STAY AWAY FROM MY FAMILY, PINHEAD.
There were small increases in illicit drug use among adults, but decreases for adolescents and problem users, such as drug addicts and prisoners.
If it's been decriminalized, is drug use still "illicit"? Not being a smartass; just wondering what that means.
A lot of uptight people still refer to fornication as "illicit sex" even though we almost never go after consenting adults who engage in it.
I go after 'em. The hot ones anyway.
RTFA
You can still get arrested for drugs in Portugal.
Drugs in Portugal are still illegal. But here's what Portugal did: It changed the law so that users are sent to counseling and sometimes treatment instead of criminal courts and prison. The switch from drugs as a criminal issue to a public health one was aimed at preventing users from going underground. ..
...But anyone caught with even a small amount of drugs is automatically sent to what is known as a Dissuasion Committee for counseling. The committees include legal experts, psychologists and social workers.
Failure to turn up can result in fines, mandatory treatment or other sanctions. In serious cases, the panel recommends the user be sent to a treatment center.
Public Health workers with police powers to arrest judge and confine. Welcome to Liberaltaria
The state provides taxpayer-funded methadone too.
Public brainwashing on this issue is such that nobody will care. The same fear that allows the WOT outrages will continue to allow WOD outrages. Fuck the baby boomers who thought it was OK for them to experiment but support imprisoning others who do.
As someone who was a schoolboy at the height of Nancy Reagan and her "Just Say No" campaign, we were fed a steady diet of her propaganda in the classroom every single day.
But they were a special generation, Sinic. They could handle drugs, whereas their children clearly cannot. They're not hypocrites; not at all. They had Woodstock! They tried to "change" things! Not like their slacker Gen X children.
I see my weather doomsday machine has failed to destroy you. Pity.
Your weather machines cannot affect me, Luthor.
Strangely enough, my area in CT only got about 5-6 inches max, and the same all the way to Logan, whereas NY and other areas got upwards of 20 inches.
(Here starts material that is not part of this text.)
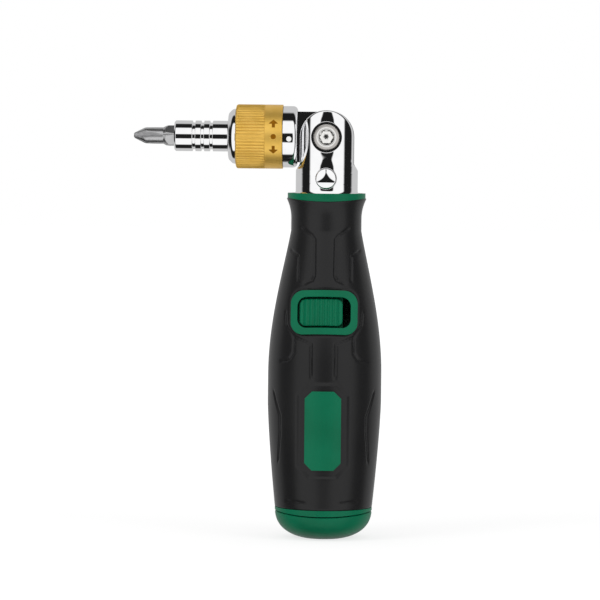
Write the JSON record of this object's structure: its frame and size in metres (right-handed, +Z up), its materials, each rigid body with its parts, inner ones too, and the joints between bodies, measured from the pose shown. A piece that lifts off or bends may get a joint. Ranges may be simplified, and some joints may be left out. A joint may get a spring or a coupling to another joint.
{
  "type": "ratcheting screwdriver",
  "caption": "Hand screwdriver with a folding ratchet head on a fork, a direction ring, a bit sleeve with a cross-point bit, and bits stored in a soft-grip handle.",
  "frame": {"origin": "middle of the end cap's foot, on the handle's axis", "axes": "+Z up along the handle; the folded head points to -X; the switch and the window plate face -Y"},
  "size_m": [0.0833, 0.038, 0.1442],
  "materials": {
    "green_plastic": "hard moulded plastic, green, satin",
    "soft_grip": "soft overmoulded elastomer, black, matt with a slight sheen",
    "carrier_plastic": "moulded plastic, black, matt",
    "chrome": "polished chrome plate",
    "gold_anodised": "gold anodised aluminium, knurled",
    "bit_steel": "bead blasted tool steel",
    "inner_steel": "turned and ground steel, oiled",
    "spring_steel": "spring wire",
    "bearing_bronze": "sintered bronze",
    "white_paint": "white paint dot"
  },
  "bodies": {
    "handle": {"handle_core": "green_plastic", "grip_sleeve": "soft_grip", "fork": "chrome", "stem_pin": "inner_steel", "pivot_screw": "chrome", "pivot_nut": "chrome", "latch_spring": "spring_steel", "ejector_spring": "spring_steel", "button_spring": "spring_steel", "plunger_spring": "spring_steel"},
    "latch": {"latch_slider": "green_plastic", "latch_plate": "inner_steel"},
    "magazine": {"end_cap": "green_plastic", "bit_carrier": "carrier_plastic", "catch_post": "inner_steel", "post_clip": "spring_steel", "spare_bits": "bit_steel"},
    "lock_button": {"lock_button": "chrome"},
    "lock_plunger": {"lock_plunger": "inner_steel"},
    "head": {"head_body": "chrome", "index_mark": "white_paint", "front_cap": "chrome", "rear_bush": "bearing_bronze", "front_bush": "bearing_bronze", "thrust_washer": "bearing_bronze", "detent_ball": "inner_steel", "detent_spring": "spring_steel", "pawl_pins": "inner_steel", "pawl_spring_a": "spring_steel", "pawl_spring_b": "spring_steel"},
    "selector": {"selector_ring": "gold_anodised"},
    "pawl_a": {"pawl_a": "inner_steel"},
    "pawl_b": {"pawl_b": "inner_steel"},
    "spindle": {"spindle": "inner_steel", "ratchet_gear": "inner_steel", "bit_sleeve": "chrome", "bit_magnet": "inner_steel", "bit_clip": "spring_steel"},
    "driver_bit": {"driver_bit": "bit_steel"}
  },
  "joints": [
    {"name": "latch_slide", "type": "slide", "parent": "handle", "child": "latch", "axis": [1, 0, 0], "range_m": [0, 0.0026], "stiffness_N_per_m": 400, "springref_m": -0.001, "deforming": ["latch_spring"]},
    {"name": "magazine_slide", "type": "slide", "parent": "handle", "child": "magazine", "axis": [0, 0, -1], "range_m": [0, 0.03], "deforming": ["ejector_spring"]},
    {"name": "button_press", "type": "slide", "parent": "handle", "child": "lock_button", "axis": [0, 1, 0], "range_m": [0, 0.0015], "stiffness_N_per_m": 600, "springref_m": -0.001, "deforming": ["button_spring"]},
    {"name": "plunger_drop", "type": "slide", "parent": "handle", "child": "lock_plunger", "axis": [0, 0, -1], "range_m": [0, 0.0015], "deforming": ["plunger_spring"]},
    {"name": "head_fold", "type": "hinge", "parent": "handle", "child": "head", "pos_m": [0, 0, 0.1335], "axis": [0, 1, 0], "range_deg": [0, 180]},
    {"name": "selector_turn", "type": "hinge", "parent": "head", "child": "selector", "pos_m": [0, 0, 0.1335], "axis": [-1, 0, 0], "range_deg": [-24, 24]},
    {"name": "spindle_turn", "type": "hinge", "parent": "head", "child": "spindle", "pos_m": [0, 0, 0.1335], "axis": [-1, 0, 0], "continuous": true},
    {"name": "pawl_a_lift", "type": "hinge", "parent": "head", "child": "pawl_a", "pos_m": [-0.0225, 0.00367, 0.13874], "axis": [-1, 0, 0], "range_deg": [0, 11], "stiffness_Nm_per_rad": 0.02, "springref_deg": -5.73, "deforming": ["pawl_spring_a"]},
    {"name": "pawl_b_lift", "type": "hinge", "parent": "head", "child": "pawl_b", "pos_m": [-0.0225, -0.00367, 0.13874], "axis": [1, 0, 0], "range_deg": [0, 11], "stiffness_Nm_per_rad": 0.02, "springref_deg": -5.73, "deforming": ["pawl_spring_b"]},
    {"name": "bit_pull", "type": "slide", "parent": "spindle", "child": "driver_bit", "axis": [-1, 0, 0], "range_m": [0, 0.014]}
  ],
  "couplings": [
    {"joint": "plunger_drop", "follows": "button_press", "ratio": 1}
  ]
}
For me, it was just a run of the mill Nor'easter.
They had pornoscanners at Logan, by the way, but it was just one and if you got in a different line you could just do the metal detector. I think they're determined to keep them, but are giving people who want it a way out without the patdown. Basically, only sheep and fools went through the scanner.
I thought he was The Drizzle.
"Hello, Japan? Yes, connect me to Godzilla, please."
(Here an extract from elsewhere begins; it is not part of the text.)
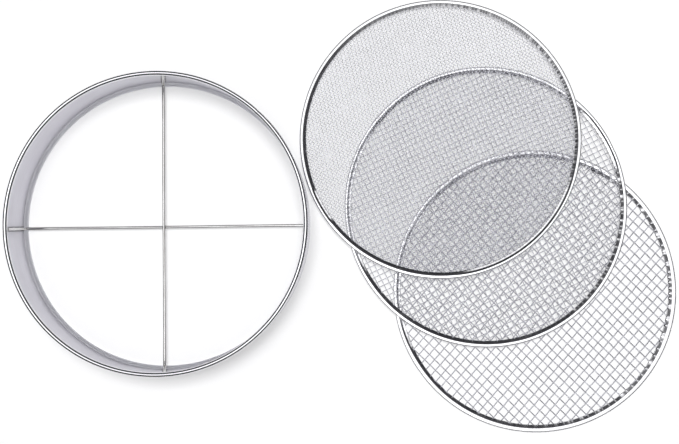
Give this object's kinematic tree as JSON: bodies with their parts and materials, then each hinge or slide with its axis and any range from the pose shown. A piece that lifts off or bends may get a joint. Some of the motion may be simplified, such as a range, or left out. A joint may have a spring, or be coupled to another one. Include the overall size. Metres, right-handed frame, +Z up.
{
  "type": "soil sieve",
  "caption": "Round soil sieve: an open steel hoop with rolled edges and a rod cross, beside interchangeable woven wire screens fanned in a leaning stack.",
  "frame": {"origin": "middle of the whole set's footprint, on the floor", "axes": "+Z up; +X from the empty hoop towards the stack of screens, along the set's longest side; +Y towards the fine screen's end of the fan"},
  "size_m": [0.6776, 0.4478, 0.065],
  "materials": {
    "hoop_steel": "bright rolled stainless sheet, satin inside, polished edge beads",
    "rod_steel": "drawn stainless rod",
    "rim_steel": "bright crimped stainless strip",
    "mesh_wire": "drawn stainless wire, plain weave"
  },
  "bodies": {
    "sieve_frame": {"hoop": "hoop_steel", "cross_rod_lower": "rod_steel", "cross_rod_upper": "rod_steel"},
    "coarse_screen": {"coarse_rim": "rim_steel", "coarse_warp_wires": "mesh_wire", "coarse_weft_wires": "mesh_wire"},
    "medium_screen": {"medium_rim": "rim_steel", "medium_warp_wires": "mesh_wire", "medium_weft_wires": "mesh_wire"},
    "fine_screen": {"fine_rim": "rim_steel", "fine_warp_wires": "mesh_wire", "fine_weft_wires": "mesh_wire"}
  },
  "joints": [
    {"name": "coarse_lift", "type": "slide", "parent": "sieve_frame", "child": "coarse_screen", "axis": [0, 0, 1], "range_m": [0, 0.08]},
    {"name": "medium_lift", "type": "slide", "parent": "coarse_screen", "child": "medium_screen", "axis": [0, 0, 1], "range_m": [0, 0.08]},
    {"name": "fine_lift", "type": "slide", "parent": "medium_screen", "child": "fine_screen", "axis": [0, 0, 1], "range_m": [0, 0.08]}
  ]
}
Shake: Search for "super crime", "girls in trouble", and "press release out two".
Frylock: Hey, here's what your search turned up.
Shake: Sex with animals?!? There's no time, man!!!
Yup, he's definitely The Drizzle.
Give it up Epi, that shit isn't funny.
Just because you can't appreciate surreal cartoons about food items doesn't mean we can't, Hugh. ATHF speaks to real life, as evidenced by the episode "Global Grilling".
Hugh, there are a few of us who like the weirdness of Adult Swim. Notice I'm the one who brought it up this time.
That's disappointing. I was looking forward to having my balls vigorously handled the next time I fly.
You always have the option. Isn't it nice of the TSA to provide options?
Sadly, it won't be any different when Gen X is in charge. So fuck us to.
Thank you for that acknowledgement.
This is true because, like my high school class, the people that care about such things will exert all efforts to "handle it" while those who don't give a crap will simply partake and keep their mouths shut because they're lazy.
These are features, not bugs, to the true Drug Warriors out there. Like those who added poison to alcohol during prohibition, they want those who offend their morality to suffer and die. The idea that public health will improve is either irrelevant or anathema to them.
its policy is by no means libertarian, requiring drug users to undergo "counseling" from Orwellian-sounding Dissuasion Committees and in some cases mandatory "treatment.
We could get behind something like this.
I wonder how accurate it is to extrapolate from the results in a small nation like Portugal and assume the same results would apply to the USA.It seems much easier to do social engineering in a small population.
On the off-chance you're not a troll, I'll point out what should be obvious.
Trying to get people to stop doing drugs, by whatever method, might qualify as "social engineering."
Leaving people alone doesn't.
Too bad Portugal declared war on sound economic policy.
The government better stop decriminalizing drugs, and start taxing them.
An estimated 20,000 Americans died in the War on Drugs between 2000 and 2010. That is more than double the USA and allied death toll from 9/11, Iraq, and Afghanistan combined. It is time to end the War on Drugs.
The policy was developed by local Libertarians in consultation with the Libertarian International Organization. The next step from decriminalization is legalization. Recreational users are in general left alone. See: http://www.Libertarian-International.org and page down to older page.
Here's a direct link Ralp. Portugese Libertarians.
This why I go to Romania, not Somalia.
I wonder how accurate it is to extrapolate from the results in a small nation like Portugal and assume the same results would apply to the USA.It seems much easier to do social engineering in a small population.